As of September 30, 2020 and December 31, 2019, the term loan outstanding was $19.4 million and $16.1 million, net of debt issuance costs and discounts of $1.1 million and $4.4 million, respectively, and the line of credit outstanding was $5.0 million and $4.8 million, respectively, net of debt issuance costs and discounts of $0.3 million and $0.2 million, respectively. The debt issuance costs and discounts are amortized using the effective interest method.
Certain directors and shareholders of the Company (“Shareholder Guarantors”) agreed to enter into a Continuing Guaranty (the “Shareholder Guaranties”) in the amount of $20.0 million and guarantee the Company’s obligations under the Facilities Agreement. As consideration for the Shareholder Guaranties, the Company issued common stock purchase warrants to the Shareholder Guarantors in an amount equal to 0.325 warrants for each dollar of debt under the agreement guaranteed by such Shareholder Guarantors (the “Guarantor Warrants”). The Guarantor Warrants are exercisable any time from the date of issuance for up to 24 months from the date of the consummation of an IPO (as defined therein) at an exercise price $1.82 per share. The Guarantor Warrants had a fair value of $4.2 million on the date of issuance.

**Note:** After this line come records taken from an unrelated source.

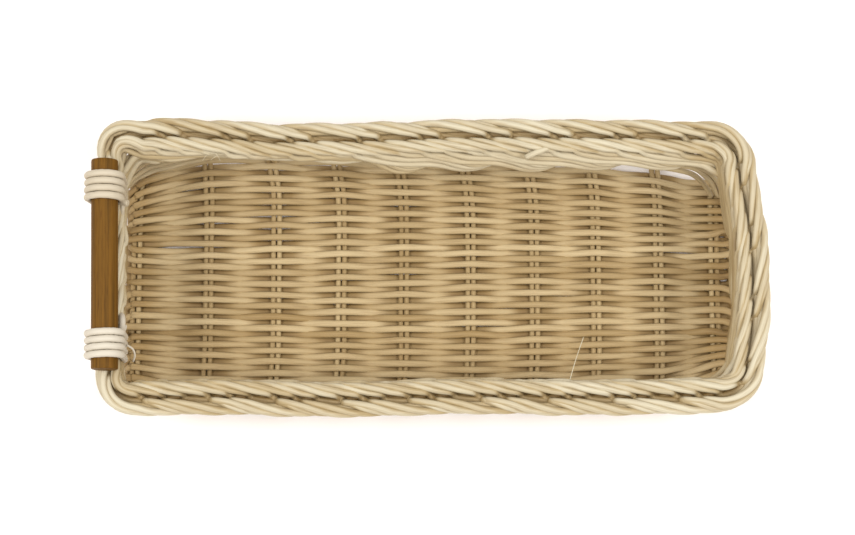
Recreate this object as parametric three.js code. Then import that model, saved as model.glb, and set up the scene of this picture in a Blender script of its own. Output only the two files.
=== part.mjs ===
// A rattan cutlery basket: a woven base on ten pairs of cross stakes, a border of two rope-like rows,
// and a wooden bar lashed on top of the border's left end. Millimetres, +Z up, X along the basket.
import * as THREE from "three";

// Base: pairs of cross stakes and the rows woven between them
const STAKE_PAIRS = 10;
const STAKE_PITCH = 33.6;
const STAKE_DIAMETER = 2.7;
const WEAVER_WIDTH = 2.7;
const WEAVER_THICKNESS = 2.7;
const WEAVER_END = 4;
const BEND_RADIUS = 5;
const END_STAKE_SPREAD = 27;

// Rim: the valley line between the border's two rows, and the height of the border's top
const RIM_WIDTH = 130;
const RIM_HEIGHT = 59;
const CORNER_HANDLE_END = 14;
const CORNER_FAR_END = 12.5;
const FAR_END_BULGE = 5.5;
const BULGE_INSIDE_WALL = 0.5;

// Border: groups of three strands laid over an outer and an inner row
const GROUP_COUNT = 26;
const STRANDS_IN_GROUP = 3;
const BORDER_STRAND = 3.3;
const GROUP_GAP = 0.9;
const OUTER_ROW_WIDTH = 8.8;
const INNER_ROW_WIDTH = 7.8;
const VALLEY_DEPTH = 2.4;
const LAY_ANGLE = 17;
const TUCK_ANGLE = 38;
const SWAG_ANGLE = 22;
const SWAG_DEPTH = 16.5;
const SWAG_BELLY = 2.2;
const SWAG_LEAN = 30;
const OUTER_SQUEEZE = 0.15;
const INNER_SQUEEZE = 0.42;
const SQUEEZE_RUN = 22;

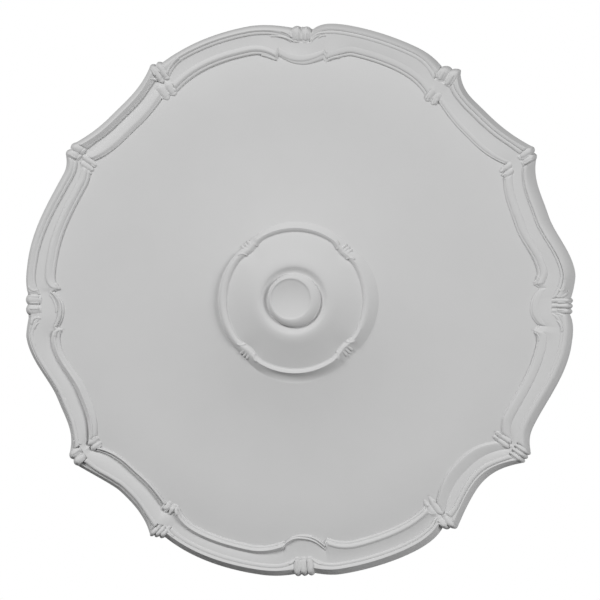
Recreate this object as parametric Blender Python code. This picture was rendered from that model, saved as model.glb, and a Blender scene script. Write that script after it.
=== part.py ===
"""Ceiling rose, one rigid moulding: a scalloped border of two ribs tied by knots, a plain dished field,
a quatrefoil ring round the middle, and a low dome with a turned button at its centre.

It stands upright as on a wall of the workshop: X to the right, Z up, the face towards -Y and the flat
back on the plane y = 0, with the origin at the middle of the back. In use that back lies on a ceiling.

Bearings are degrees clockwise from the top, as seen from the front. Radii of the border are drawn on a
sheet 480 units across, and follow ROSE_DIAMETER. Heights are measured from the back.
"""

import math
from collections import namedtuple

import bmesh
import bpy

# Driving dimensions, in metres
ROSE_DIAMETER = 0.480
BACK_DRAFT = 0.0012          # how far the outline draws in at the back, so that the casting leaves its mould
EDGE_HEIGHT = 0.0045         # height of the widest line of the rim
RIM_HEIGHT = 0.0132          # crest of the rim's roll
REED_HEIGHT = 0.0124         # crest of the small reed inside the rim's roll
CHANNEL_HEIGHT = 0.0112      # floor of the channel between rim and inner rib
RIB_HEIGHT = 0.0131          # crest of the inner rib's roll
RIB_REED_HEIGHT = 0.0121     # crest of the reed inside it
FIELD_EDGE_HEIGHT = 0.0108   # field where it meets the inner rib
KNOT_LIFT = 0.0022           # how far a knot's folds stand above the rib they wrap
KNOT_PROUD = 0.0018          # how far a rim knot's folds stand out past the rim
KNOT_CLEFT = 0.0016          # depth of the clefts between the folds
KNOT_REACH = 0.35            # how far in a cleft runs, as a share of its folds

RING_INNER_RADIUS = 0.0590   # opening of the quatrefoil ring, where a lamp's canopy plate fits
RING_WIDTH = 0.0085          # the ring's rib, measured at the middle of a lobe
RING_NECK_WIDTH = 0.0035     # the ring's rib beside the four small knots
RING_SKIRT_WIDTH = 0.0060    # sloping skirt outside the ring
RING_HEIGHT = 0.0300         # crest of the ring
RING_DROP = 0.0020           # step from the ring's crest down to the dome
RING_SKIRT_DROP = 0.0060     # step from the ring's crest down to the field
RING_KNOT_LIFT = 0.0018      # how far the ring's four small knots stand above it

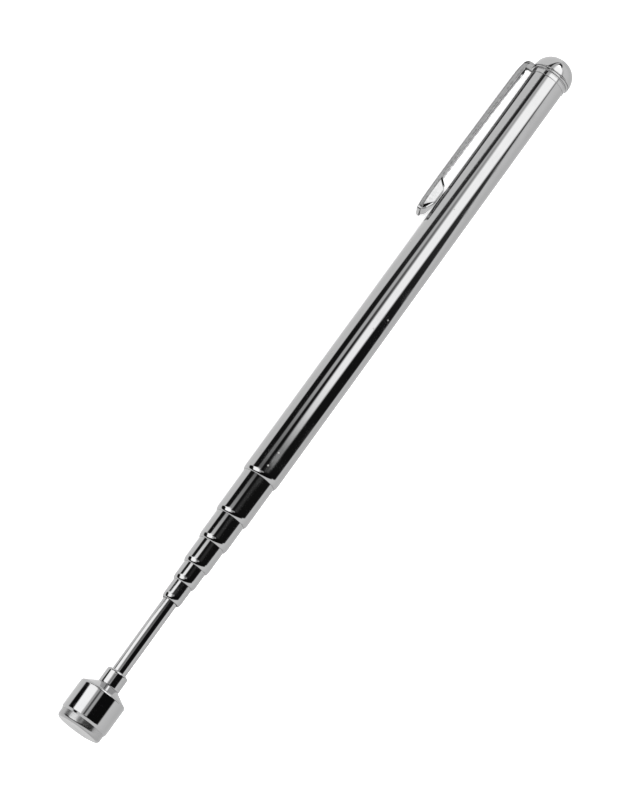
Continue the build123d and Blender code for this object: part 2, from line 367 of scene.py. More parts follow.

On July 16, 2020, the Company entered into a revolving line of credit with Citizens Business Bank in the aggregate amount of $7.5 million (the “ABL Facility”). The proceeds of the ABL Facility were used (i) to repay all principal, interest and fees outstanding under the Company’s existing revolving credit facility and (ii) for general corporate purposes. Debt issuance costs of less than $0.1 million were incurred related to the Company entering into this revolving line of credit.
The ABL Facility matures on July 5, 2022 and bears interest at a variable rate of LIBOR plus 250 basis points, with an interest rate floor of 3.25% per annum. Accrued interest on the ABL Facility is payable monthly commencing on August 5, 2020. The ABL Agreement provides for customary financial covenants, such as maintaining a specified adjusted EBITDA and a maximum senior debt leverage ratio, that commence on December 31, 2020 and customary events of default, including, among others, those relating to failure to make payment, bankruptcy, breaches of representations and material adverse effects. The Company may prepay the principal of the ABL Facility at any time without incurring any prepayment charges.
The ABL Facility is secured by a general security interest on the assets of the Company and is personally guaranteed by a member of the Company’s board of directors.
As of September 30, 2020 and December 31, 2019, the Company was in compliance with its debt covenants.
Notes payable
On November 4, 2019, the Company issued $2.8 million of subordinated convertible notes (the “November 2019 Notes”) which carry a 10% interest rate and mature on November 4, 2021. The interest is payable in arrears on March 31, June 30, September 30 and December 31 of each year. Payment in kind (“PIK”) interest is payable by increasing the aggregate principal amount of the November 2019 Notes. The November 2019 Notes are exercisable any time from the date of issuance and carried an initial conversion price of the lower of (a) $4.00 per share or (b) the IPO Price. The IPO Price is the price at which the Company’s stock will be sold in a future IPO. The Company issued incremental warrants associated with the November 2019 Notes with a fair value of less than $0.1 million on the date of issuance.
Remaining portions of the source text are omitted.